Cornell created his collage film from discarded film reels, cutting together a new film from material remnants. It was the first film he made and first exhibited in December 1936 as part of a collection entitled "Goofy Newsreels" (Sitney 77; the other films were unaltered by Cornell). Cornell screened the film at "silent speed," that is, at a slow speed typically used to project silent films which were shot at a slower speed to talking films (Sitney 75). This slow speed gave the film a dreamlike quality, augmented by his showing the film filtered through a blue glass plate (Sitney 76). The film attains its quality of almost opacity.

Whereas East of Borneo ends with a volcanic eruption, Cornell cut into Rose Hobart's last moments images of a solar eclipse intercut with an image of a ball falling into water. Whereas the action of East of Borneo is propulsive, externally energetic, the movements in these concluding scenes are implosive or transitory in their nature. In this perhaps they echo the nature of the collage itself, causing the story of East of Borneo to collapse into a series of scenes which are repetitious and transitory themselves.

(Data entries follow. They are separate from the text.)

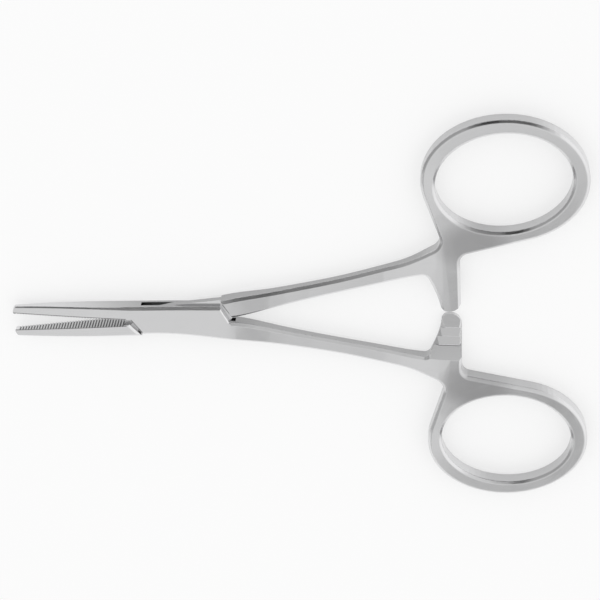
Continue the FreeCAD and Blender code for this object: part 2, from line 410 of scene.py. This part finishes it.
@dataclass(frozen=True)
class SteelFinish:
    """Satin surgical steel: drawn grain, cloudy polish, hairlines, a painted highlight on the edges, painted
    shade in grooves, lock slot, sides and ramps, and a painted dark reflection at the neck.

    Sizes are in metres. The grain runs along the arm, and round its finger ring. Tones are greys, from 0 to
    1, of the metal and of the painted light and shade.
    """

    name: str
    arm: ArmLayout
    bright: float = 0.79
    dull: float = 0.72
    tone: Shares = Shares(0.7, 0.5, -0.22)
    tone_middle: float = 0.55
    # Painted dark reflection at the neck: its grey, and how much the grain streaks it.
    neck_shade: float = 0.56
    neck_streaks: float = 0.5
    side_shade: float = 0.42
    # Painted shade on the upright sides: its grey, its share, how much less on the ring, and which normals
    # count as upright and as facing the rings.
    side_share: float = 0.95
    ring_side_less: float = 0.4
    upright: Span = (0.1, 0.5)
    facing_rings: Span = (0.2, 0.6)
    # Painted shade on the ratchet ramps.
    ramp_shade: float = 0.62
    # Painted highlight on the edges: its grey, its share, how far the normal turns there, and how much less
    # on the ring.
    edge_highlight: float = 0.88
    edge_share: float = 0.5
    edge_turn: Span = (0.01, 0.12)
    ring_edge_less: float = 0.8
    # Painted shade in the recesses: grey of the jaw grooves and the lock slot, and whether the lock slot is
    # painted.
    recess_shade: float = 0.14
    shaded_slot: bool = True
    roughness: float = 0.15
    rough: Shares = Shares(0.09, 0.08, 0.05)
    edge_polish: float = 0.04
    recess_shade_rough: float = 0.2
    grain: Mottle = Mottle(0.005, 0.00006, 2.0)
    grain_height: float = 0.0000012
    grain_strength: float = 0.5
    hairline: Mottle = Mottle(0.009, 0.00025, 1.0)
    hairline_shows: Span = (0.68, 0.76)
    hairline_depth: float = 0.6
    cloud: Mottle = Mottle(0.006, 0.006, 4.0, 0.6)
    crisp_radius: float = 0.0001
    round_radius: float = 0.0003
    bevel_samples: int = 6

    def build(self) -> bpy.types.Material:
        """Make the material.

        Returns:
            The material.
        """
        material, graph = new_material(self.name)
        place = graph.term("ShaderNodeTexCoord", "Object")
        x, y, z = self.arm.drawn(graph, place)
        run = self.arm.run(graph, x, y, z)
        grain = self.grain.on(graph, run)
        hairline = self.hairline.on(graph, run).rising(*self.hairline_shows)
        cloud = self.cloud.on(graph, place)
        normal, edge = self.softened(graph, x, y)
        # Painted shade: the jaw grooves, and on the box arm the lock slot, are painted dark grey and made
        # rougher, as the shade in these recesses.
        recess_shade_mask = self.arm.at_grooves(x, y)
        if self.shaded_slot:
            recess_shade_mask = recess_shade_mask + self.arm.at_slot(x, y, z)
        tone = self.tone.of(cloud, grain, hairline) + self.tone_middle
        colour = graph.blend(tone, grey(self.dull), grey(self.bright))
        # Painted dark reflection: the neck, where shank, ring and ratchet arm meet, is painted darker, in
        # streaks along the grain.
        neck_shade_mask = (grain - NOISE_MEAN) * self.neck_streaks + 1.0
        for mask, layer in ((self.arm.at_neck(x, y) * neck_shade_mask, self.neck_shade),
                            # painted shade on the upright sides
                            (self.at_shaded_sides(graph, x), self.side_shade),
                            # painted shade on the ratchet ramps
                            (self.arm.at_tooth_ramps(x, y, z), self.ramp_shade),
                            # painted highlight on the edges
                            (edge * self.edge_share, self.edge_highlight),
                            # painted shade in the jaw grooves and the lock slot
                            (recess_shade_mask, self.recess_shade)):
            colour = graph.blend(mask, colour, grey(layer))
        rough = self.rough.of(cloud, grain, hairline) + self.roughness
        rough = rough - edge * self.edge_polish + recess_shade_mask * self.recess_shade_rough
        bump = graph.term("ShaderNodeBump", 0, {}, {
            "Height": grain - hairline * self.hairline_depth, "Distance": self.grain_height,
            "Strength": self.grain_strength, "Normal": normal})
        graph.surface(graph.term("ShaderNodeBsdfPrincipled", 0, {}, {
            "Base Color": colour, "Roughness": rough, "Normal": bump, "Metallic": 1.0}))
        return material

    def at_shaded_sides(self, graph: Graph, x: Term) -> Term:
        """Mask the upright sides of box, shank and ring that are painted darker as shade, apart from those
        that face the rings' end.

        Args:
            graph: graph to add to.
            x: drawn X.

        Returns:
            The mask.
        """
        right, _, rise = graph.parts(graph.term("ShaderNodeNewGeometry", "Normal"))
        sides = abs(rise).falling(*self.upright) * right.falling(*self.facing_rings)
        share = self.side_share - self.arm.at_ring(x) * self.ring_side_less
        return sides * x.rising(*self.arm.box_start) * share

    def softened(self, graph: Graph, x: Term, y: Term) -> tuple[Term, Term]:
        """Round the edges as polishing leaves them, more on the ring than on lock and ratchet.

        Args:
            graph: graph to add to.
            x: drawn X.
            y: drawn Y.

        Returns:
            The normal, and a mask of the edges.
        """
        crisp, rounded = (
            graph.term("ShaderNodeBevel", 0, {"samples": self.bevel_samples}, {"Radius": radius})
            for radius in (self.crisp_radius, self.round_radius))
        facet = graph.term("ShaderNodeNewGeometry", "Normal")
        edge = (1.0 - graph.vector("DOT_PRODUCT", crisp, facet, output=1)).rising(*self.edge_turn)
        ring = self.arm.at_round_edges(x, y)
        normal = graph.vector("NORMALIZE", graph.blend_vectors(ring, crisp, rounded))
        return normal, edge * (1.0 - ring * self.ring_edge_less)


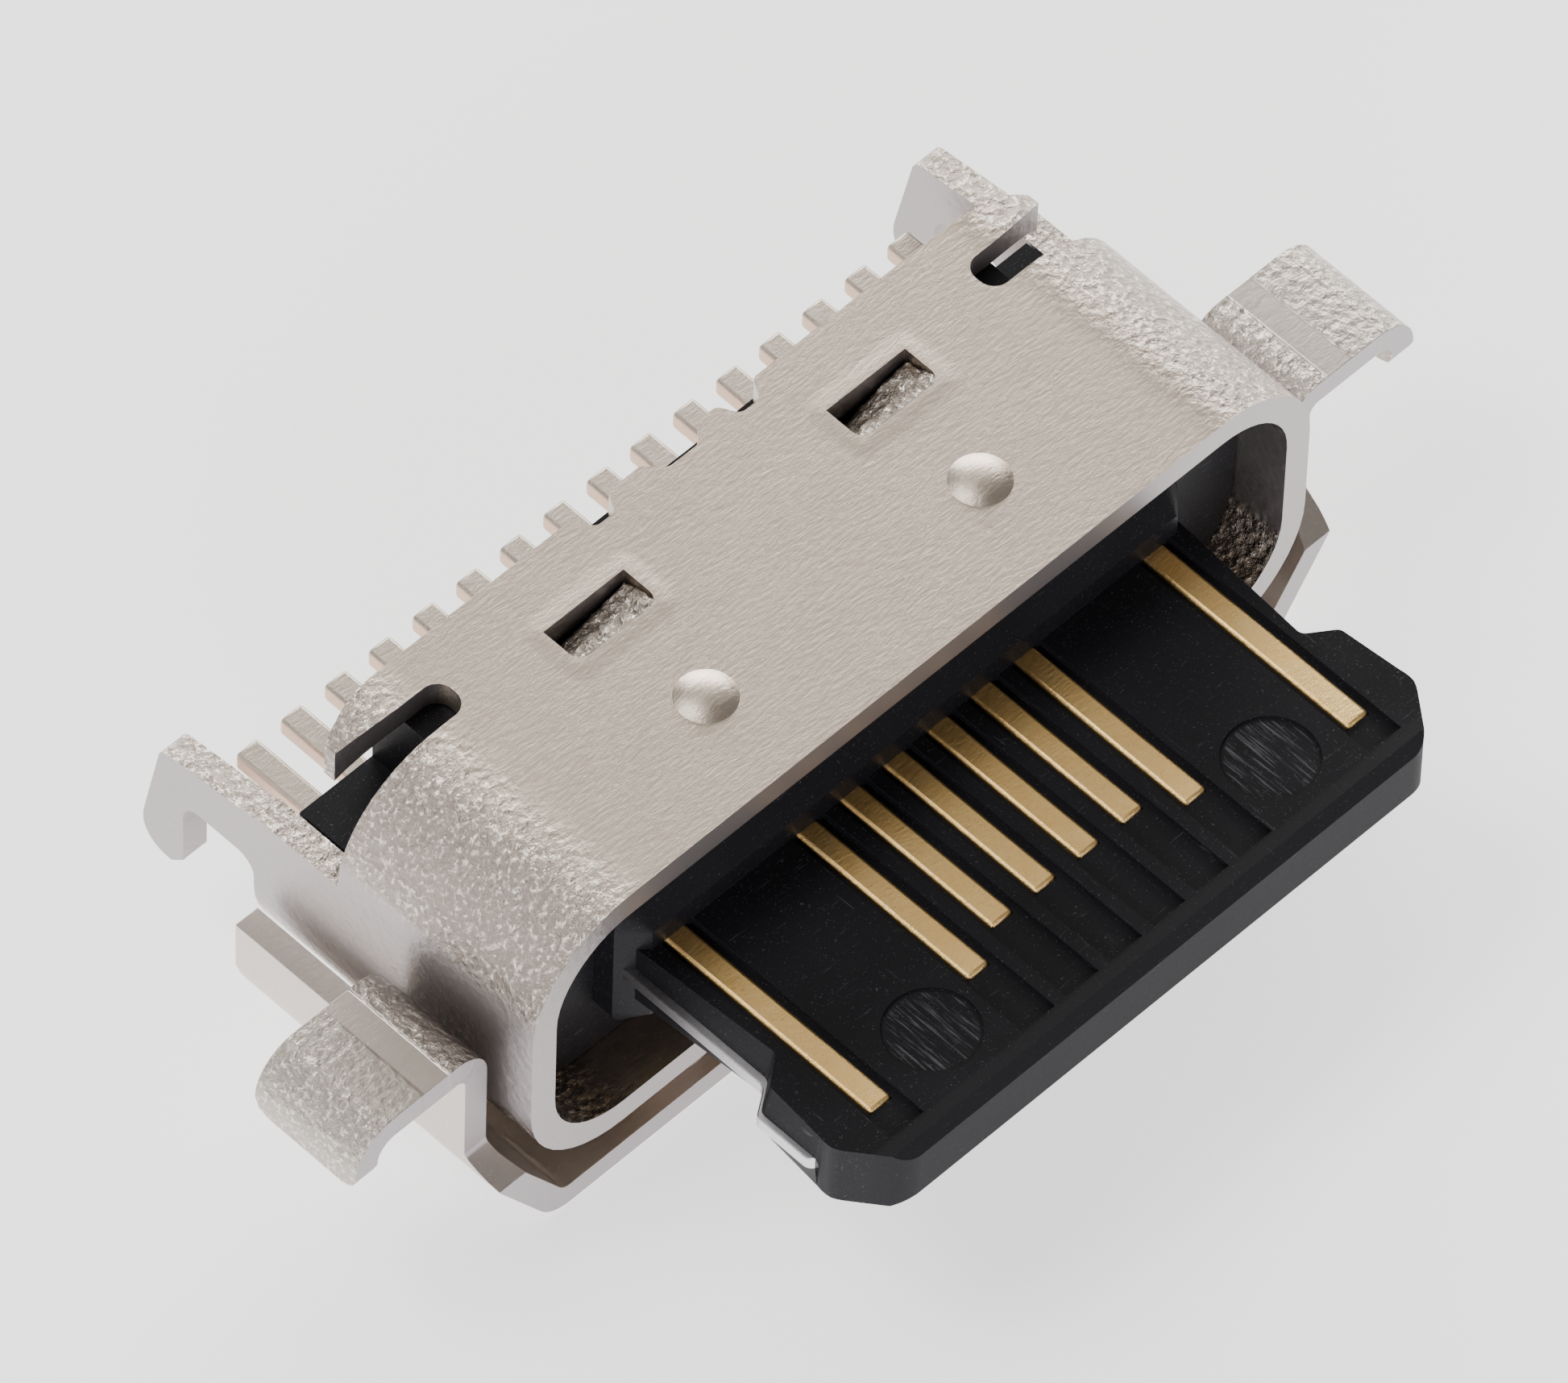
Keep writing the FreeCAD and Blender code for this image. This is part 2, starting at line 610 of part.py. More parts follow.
tailTop = boardLevel + strip
upperProfile = makeProfile("upper_profile", contactFace, tailTop)
lowerProfile = makeProfile("lower_profile", strip - contactFace, tailTop)
upperRow = []
lowerRow = []
for number, (place, front) in enumerate(zip(places, ends)):
    # the two rows meet in one line of tails, turn about
    upperRow.append(makeTerminal(f"upper_contact_{number + 1}", upperProfile, place, front,
                                 2 * number - 7.5))
    lowerRow.append(makeTerminal(f"lower_contact_{number + 1}", lowerProfile, place, front,
                                 2 * number - 6.5))
upperBar = makeInsert("upper_insert", insertThin, insertHigh)
lowerBar = makeInsert("lower_insert", -insertHigh, -insertThin)
upperInsert = subtract("upper_insert", upperBar, upperRow)
lowerInsert = subtract("lower_insert", lowerBar, lowerRow)
housing = subtract("housing", moulding, upperRow + lowerRow + [upperBar, lowerBar, latchPlate])

doc.recompute()

nodes = [shell, bracket, housing, latchPlate, upperInsert, lowerInsert] + upperRow + lowerRow
for item in doc.Objects:
    if "Invalid" in item.State or "Error" in item.State:
        raise RuntimeError(f"{item.Label} did not build: {item.State}")
for node in nodes:
    if node.Shape.isNull() or not node.Shape.isValid() or len(node.Shape.Solids) != 1:
        raise RuntimeError(f"{node.Label} is not one sound solid")

os.makedirs("parts", exist_ok=True)
for node in nodes:
    node.Shape.exportStep(os.path.join("parts", f"{node.Label}.step"))
    box = node.Shape.BoundBox
    print(f"{node.Label}: {node.Shape.Volume:.4f} mm3, x {box.XMin:.2f} to {box.XMax:.2f}, "
          f"y {box.YMin:.2f} to {box.YMax:.2f}, z {box.ZMin:.2f} to {box.ZMax:.2f}")
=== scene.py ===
import math

import bmesh
import bpy
from mathutils import Matrix, Vector
from mathutils.noise import fractal


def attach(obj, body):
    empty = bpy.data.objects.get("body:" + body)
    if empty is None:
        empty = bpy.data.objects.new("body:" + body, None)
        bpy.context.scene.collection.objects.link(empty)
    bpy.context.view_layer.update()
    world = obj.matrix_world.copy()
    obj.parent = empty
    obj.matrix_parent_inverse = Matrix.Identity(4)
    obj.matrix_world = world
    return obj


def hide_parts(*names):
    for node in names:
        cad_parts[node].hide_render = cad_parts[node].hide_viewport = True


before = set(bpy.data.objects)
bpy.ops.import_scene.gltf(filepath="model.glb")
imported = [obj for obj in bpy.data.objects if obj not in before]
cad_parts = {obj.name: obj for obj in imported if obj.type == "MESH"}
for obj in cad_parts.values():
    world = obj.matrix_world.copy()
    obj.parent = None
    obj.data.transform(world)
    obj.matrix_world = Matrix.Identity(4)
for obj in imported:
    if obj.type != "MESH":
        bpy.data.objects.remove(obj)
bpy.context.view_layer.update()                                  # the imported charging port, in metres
mm = 0.001
print("frame loaded:", len(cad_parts), "nodes")


def newGroup(name, inputs, outputs):
    # node group with float inputs (name: default) and named float outputs
    tree = bpy.data.node_groups.new(name, "ShaderNodeTree")
    for label, default in inputs.items():
        socket = tree.interface.new_socket(label, in_out="INPUT", socket_type="NodeSocketFloat")
        socket.default_value = default
    for label in outputs:
        tree.interface.new_socket(label, in_out="OUTPUT", socket_type="NodeSocketFloat")
    return tree, tree.nodes.new("NodeGroupInput"), tree.nodes.new("NodeGroupOutput")


def plug(tree, source, target):
    # joins a socket, or sets a plain value
    if isinstance(source, bpy.types.NodeSocket):
        tree.links.new(source, target)
    else:
        target.default_value = source


def mathNode(tree, operation, first, second=0.0):
    node = tree.nodes.new("ShaderNodeMath")
    node.operation = operation
    plug(tree, first, node.inputs[0])
    plug(tree, second, node.inputs[1])
    return node.outputs[0]


def times(tree, first, second):
    return mathNode(tree, "MULTIPLY", first, second)


def absolute(tree, value):
    return mathNode(tree, "ABSOLUTE", value)


def inverse(tree, mask):
    return mathNode(tree, "SUBTRACT", 1.0, mask)


def distanceOf(tree, gapX, gapY):
    return mathNode(tree, "SQRT", mathNode(tree, "ADD", times(tree, gapX, gapX), times(tree, gapY, gapY)))


def rampBetween(tree, value, low, high):
    # 0 below low, 1 above high, smooth between
    node = tree.nodes.new("ShaderNodeMapRange")
    node.interpolation_type = "SMOOTHSTEP"
    plug(tree, value, node.inputs["Value"])
    plug(tree, low, node.inputs["From Min"])
    plug(tree, high, node.inputs["From Max"])
    return node.outputs["Result"]


def scaled(tree, stretch):
    # object coordinates in millimetres, stretched along each axis
    place = tree.nodes.new("ShaderNodeTexCoord")
    mapping = tree.nodes.new("ShaderNodeMapping")
    mapping.inputs["Scale"].default_value = [value / mm for value in stretch]
    tree.links.new(place.outputs["Object"], mapping.inputs["Vector"])
    return mapping.outputs["Vector"]


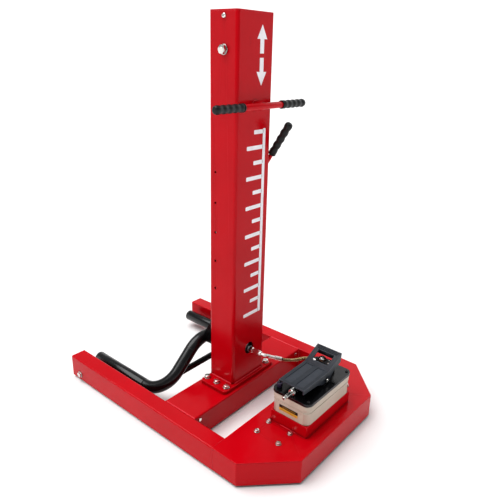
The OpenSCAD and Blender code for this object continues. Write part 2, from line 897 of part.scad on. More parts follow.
// Air connection: collar and plug-in nipple
module air_inlet() {
    color(zinc) translate([0, pump_y, inlet_z]) rotate([0, -90, 0]) {
        translate([0, 0, 84]) cylinder(h = 32, r = 6);
        translate([0, 0, 96]) hexagon(17, 12);
        translate([0, 0, 112]) cylinder(h = 8, r = 11);
        translate([0, 0, 120]) cylinder(h = 26, r = 6);
        translate([0, 0, 146]) cylinder(h = 4, r = 4.5);
        translate([0, 0, 150]) cylinder(h = 10, r = 6);
    }
}

// Knurled oil filler plug
module filler_plug() {
    color([0.2, 0.1, 0.28]) translate([-106, pump_y + 55, lid_top]) {
        cylinder(h = 3, r = 7);
        translate([0, 0, 3]) difference() {
            cylinder(h = 12, r = 9);
            for (a = [0:30:330]) rotate([0, 0, a]) translate([9.6, 0, -eps]) cylinder(h = 14, r = 1.4, $fn = 16);
        }
    }
}

// Hydraulic outlet: hexagon, swivel and crimped sleeve that holds the hose
module outlet_fitting() {
    color(zinc) translate([outlet_x, pump_y + 27, outlet_z]) along_y() {
        hexagon(14, 9);
        translate([0, 0, 9]) cylinder(h = 24, r = 7);
    }
}

// Fitting on the ram's port: hexagon, sleeve, bent pipe and the ferrule that holds the hose
module port_fitting() {
    color(zinc) {
        translate([port_x, column_front - 1, port_z]) rotate([90, 0, 0]) {
            hexagon(19, 12);
            translate([0, 0, 12]) cylinder(h = column_front - 1 - 12 - pipe_start_y, r = 9);
        }
        translate([port_x, pipe_start_y, port_z]) rotate([0, pipe_dip, 0]) {
            translate([pipe_bend_r, 0, 0]) bend(pipe_bend_r, 5.5, 180, 180 + pipe_turn);
            translate([pipe_bend_r * (1 - cos(pipe_turn)), -pipe_bend_r * sin(pipe_turn), 0])
                rotate([0, 0, pipe_turn]) rotate([90, 0, 0]) {
                    cylinder(h = 5, r = 7);
                    cylinder(h = pipe_straight, r = 5.5);
                    translate([0, 0, pipe_straight]) cylinder(h = ferrule_l, r = 7.5);
                }
        }
    }
}

// ---- Hose ----

function unit(v) = v / norm(v);
function ring(p, way, r, n) =
    let (side = unit(cross(way, [0, 0, 1])), up = cross(side, way))
    [for (i = [0:n - 1]) p + r * (side * cos(360 * i / n) + up * sin(360 * i / n))];

// Direction of the path at a point: given at both ends, from the neighbours between them
function path_way(path, i, first_way, last_way) =
    i == 0 ? first_way : i == len(path) - 1 ? last_way : unit(path[i + 1] - path[i - 1]);

// Tube swept along a path of points, as one closed polyhedron
module swept_tube(path, r, n, first_way, last_way) {
    last = len(path) - 1;
    rings = [for (i = [0:last]) ring(path[i], path_way(path, i, first_way, last_way), r, n)];
    sides = [for (i = [0:last - 1], j = [0:n - 1])
        [i * n + j, i * n + (j + 1) % n, (i + 1) * n + (j + 1) % n, (i + 1) * n + j]];
    polyhedron(
        points = [for (g = rings) each g],
        faces = concat(sides, [[for (j = [n - 1:-1:0]) j]], [[for (j = [0:n - 1]) last * n + j]]));
}

module hose() {
    color([0.2, 0.2, 0.2]) swept_tube(hose_route, hose_d / 2, hose_sides, hose_start_way, [0, -1, 0]);
}

left_leg();
right_leg();
crossbar();
deck_plate();
deck_skirt();
frame_screws();
column_base_plate();
base_plate_bolts();
column();
column_cap();
cap_screws();
stop_bolt();
stop_bolt_nut();
stop_sleeve();
push_handle();
push_handle_grips();
ram_foot();
ram_barrel();
ram_gland();
rod_seal();
ram_rod();
ram_guide_ring();
rod_bolt();
carriage_web();
carriage_sides();
carriage_head();
slide_pads();
lock_rack();
fork_ears();
fork_tube();
fork_tip_caps();
fork_brace();
lock_bush();
lock_shaft();
lock_pawl();
lock_lever();
lock_lever_grip();
roller_axles();
left_roller();
right_roller();
caster_plates();
caster_bolts();
left_caster_yoke();
right_caster_yoke();
left_caster_wheel();
right_caster_wheel();
pump_riser();
pump_reservoir();
pump_lid();
pump_screws();
pump_head();
valve_block();
treadle();
treadle_pin();
valve_stem();
air_inlet();
filler_plug();
outlet_fitting();
port_fitting();
hose();
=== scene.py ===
"""Looks of the mobile wheel lift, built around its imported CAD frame.

Metres, +Z up, origin on the floor at the middle of the frame. The pump is towards -Y and the fork
tips towards +Y. Pieces that refine a CAD node replace it and ride on the same body.
"""

import json
import math

import bmesh
import bpy
from mathutils import Matrix, Vector


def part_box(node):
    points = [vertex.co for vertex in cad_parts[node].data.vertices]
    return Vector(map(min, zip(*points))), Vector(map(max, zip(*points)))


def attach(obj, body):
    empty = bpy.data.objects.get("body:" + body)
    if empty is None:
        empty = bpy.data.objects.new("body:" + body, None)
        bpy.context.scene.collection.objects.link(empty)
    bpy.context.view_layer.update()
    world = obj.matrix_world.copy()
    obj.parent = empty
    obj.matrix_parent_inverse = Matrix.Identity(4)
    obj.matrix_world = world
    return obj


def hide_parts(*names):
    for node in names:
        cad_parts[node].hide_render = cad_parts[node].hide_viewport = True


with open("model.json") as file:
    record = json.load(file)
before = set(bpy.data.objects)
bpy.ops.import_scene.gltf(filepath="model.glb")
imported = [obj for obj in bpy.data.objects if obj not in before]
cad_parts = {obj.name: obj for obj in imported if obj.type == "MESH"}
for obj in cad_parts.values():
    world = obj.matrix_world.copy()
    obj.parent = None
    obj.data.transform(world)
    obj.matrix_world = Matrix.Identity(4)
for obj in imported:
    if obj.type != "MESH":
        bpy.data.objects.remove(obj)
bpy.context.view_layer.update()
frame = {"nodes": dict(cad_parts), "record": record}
NODES = frame["nodes"]


# ---- Camera ----

CAMERA_PLACE = Vector((-1.2484, -1.1470, 1.2043))
CAMERA_HEADING = math.radians(39.33)  # from +X towards +Y
CAMERA_TILT = math.radians(19.82)  # below the horizon
CAMERA_ROLL = math.radians(1.65)
CAMERA_LENS = 37.61
CAMERA_SHIFT = (-0.0120, -0.0162)


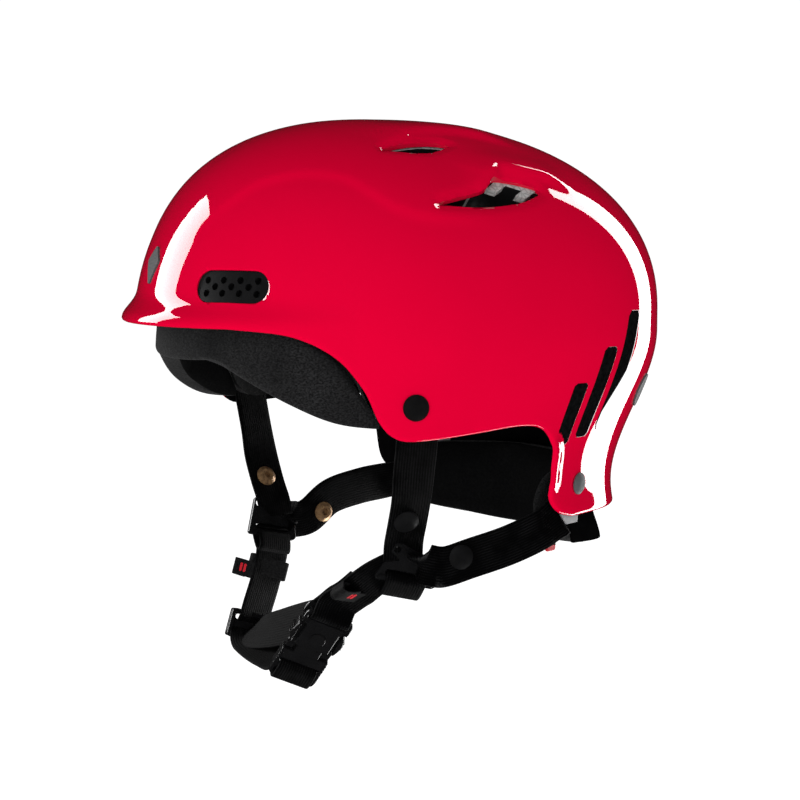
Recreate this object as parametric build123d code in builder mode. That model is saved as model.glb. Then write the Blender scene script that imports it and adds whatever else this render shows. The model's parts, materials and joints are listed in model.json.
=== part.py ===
"""Water helmet: hard dome shell with short brim, ear cut-outs and a deep nape, foam liner, comfort
pads, vent grilles, webbing harness with a side-release chin buckle, and a sliding nape cradle.

Units are millimetres.  +X is the wearer's left, -Y the face and +Z the crown.  The origin is the
middle of the head opening, level with the brim's lower edge.
"""
from build123d import *
from math import atan2, copysign, cos, degrees, radians, sin
import os

os.makedirs("parts", exist_ok=True)

# ---------------------------------------------------------------- driving dimensions
half_width = 111.0          # widest station of the shell, at the ears
front_reach = 121.7         # widest station to the forehead
rear_reach = 145.7          # widest station to the back of the head
crown = 97.5                # top of the shell over the brim's edge
equator_z = (-25.5, -15.6, 7.3)      # height of the fullest section: front, side, rear
plan_power = (2.0, 2.55)             # squareness of the plan curve: front, rear
dome_power = (2.5, 2.0, 2.2)         # squareness of the profile: front, side, rear
nape_tuck = 0.158           # share of the radius lost at the nape
tuck_top, tuck_depth = -8.0, 77.0    # height where the nape starts to draw in, and over how far
brim_flare = 6.5            # outward kick of the brim
brim_turn = 64.0            # degrees either side of the front over which the flare fades
brim_rise = 14.0            # height of the flare

shell_wall = 3.5
liner_out, liner_in = 4.2, 20.0      # depth of the foam's two faces under the shell's face
band_out, band_in = 8.0, 20.0        # soft band under the foam's front edge
pad_out, pad_in = 20.4, 27.0         # comfort pads on the foam's inner face
crown_pad_r, crown_pad_drop = 40.0, 9.7
strap_depth = 5.7           # depth of the strap ends that are fixed inside the shell
anchor_out, anchor_in = 7.0, 9.4     # grey anchor plates inside the tail
cradle_out, cradle_in = 13.0, 15.4   # cradle band, clear of the anchors when it slides up
nape_out, nape_in = 15.8, 23.5       # nape pad on the cradle
badge_t, film_t = 1.0, 0.25          # metal badges and printed films on the shell's face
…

You may like to ponder the monkey who makes a brief appearance as Rose's companion. In East of Borneo this monkey meets a swift and unpleasant end. In Rose Hobart its appearance is also transitory, auguring not only the film's origin in a "jungle movie," but also a series of representations of animal-human interactions that will reach their zenith for us in King Kong and Wise Blood. Perhaps it's not accidental that an advertisement for East of Borneo appears on the marquee of a cinema in Peter Jackson's remake of King Kong.

Wednesday, March 2, 2011

blog

This is the blog for ENGL3604, Cinematic Modernism, as it is being taught in 2011. I originally taught the unit in 2007, using this blog. This year, I will be adding to the content of the unit of study as it shifts in emphasis and interest, directed by both my experience of teaching the unit last time and by the interests of class members. Some material will be repeated, but you can read the 2007 entries if you want to see one version of its life.